I hadn't realized the impact hit points have on game dynamics until now. When your characters are a wall of hit points and these are a mixture of life points, skill and luck the dungeon dynamics changes drastically. The use of fast overwhelming force is not so much a concern anymore. You know monsters will not go down in one hit either. So storming in and taking everything in sight is not an achievable option. We know storming a room full of orcs or ogres won't result in a one round encounter, unless characters are of high levels.
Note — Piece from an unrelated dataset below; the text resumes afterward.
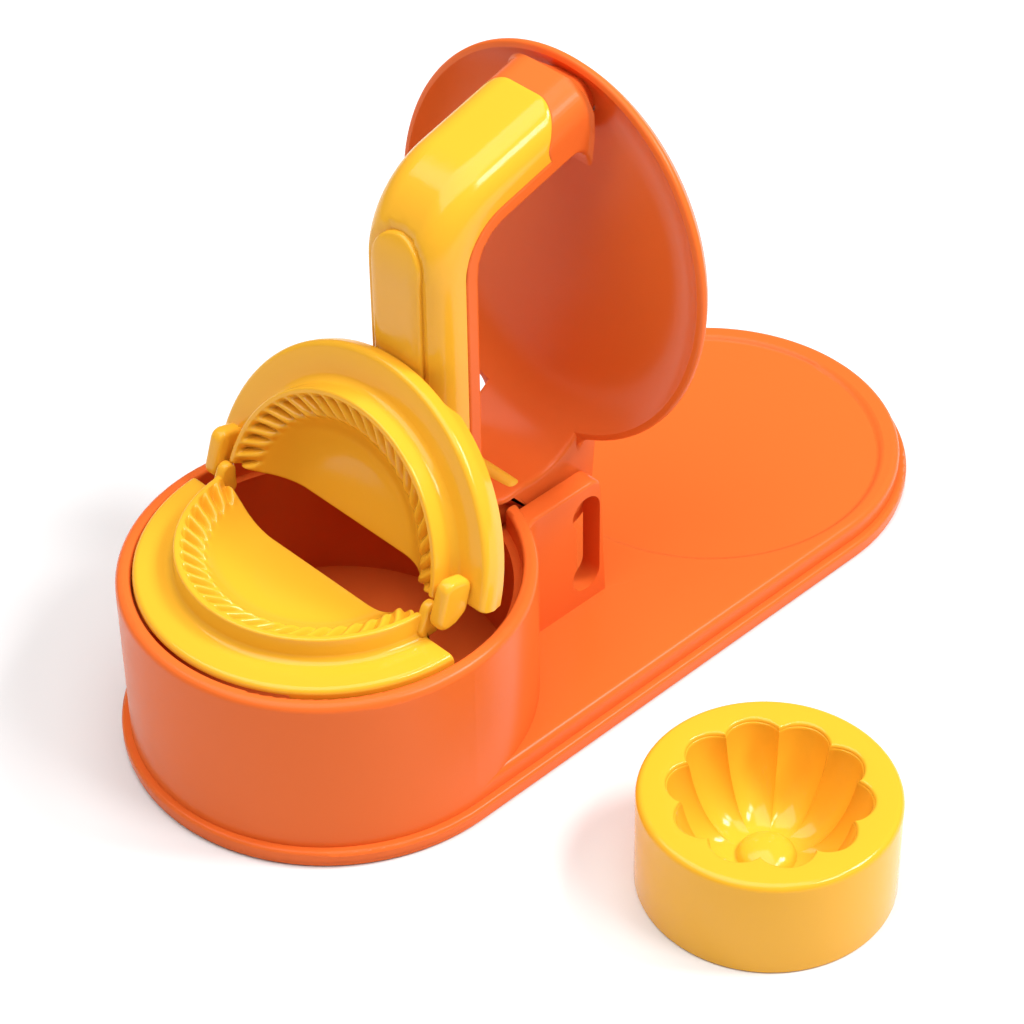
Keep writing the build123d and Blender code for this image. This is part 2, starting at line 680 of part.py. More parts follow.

In a modern combat game things move slowly as the unit approaches the enemy, but when contact is made things move quicker. The enemy does not stay in their rooms waiting for the party to come around and hit them. The move, they adapt and turn things against the party in an attempt to flush the party out of "their dungeon" and possibly this world too.
In dungeon crawls thins are much slower. Even with random encounters and some odds of drawing attention, things move very slow. Characters may speed things up if they find a room with goblins, but after a few rounds of fighting things go back to slowly exploring the passages and more and more rooms. I've seldom had a sense of urgency after clearing a room.
What would happen if there was no pause to recover hit points? If monsters could succumb to a single hit? If placing that hit and not getting hit in turn was all that really mattered? How would that change the dungeon crawl pace for you? How would it change the whole storytelling process itself if dungeon crawling was a fast paced raid?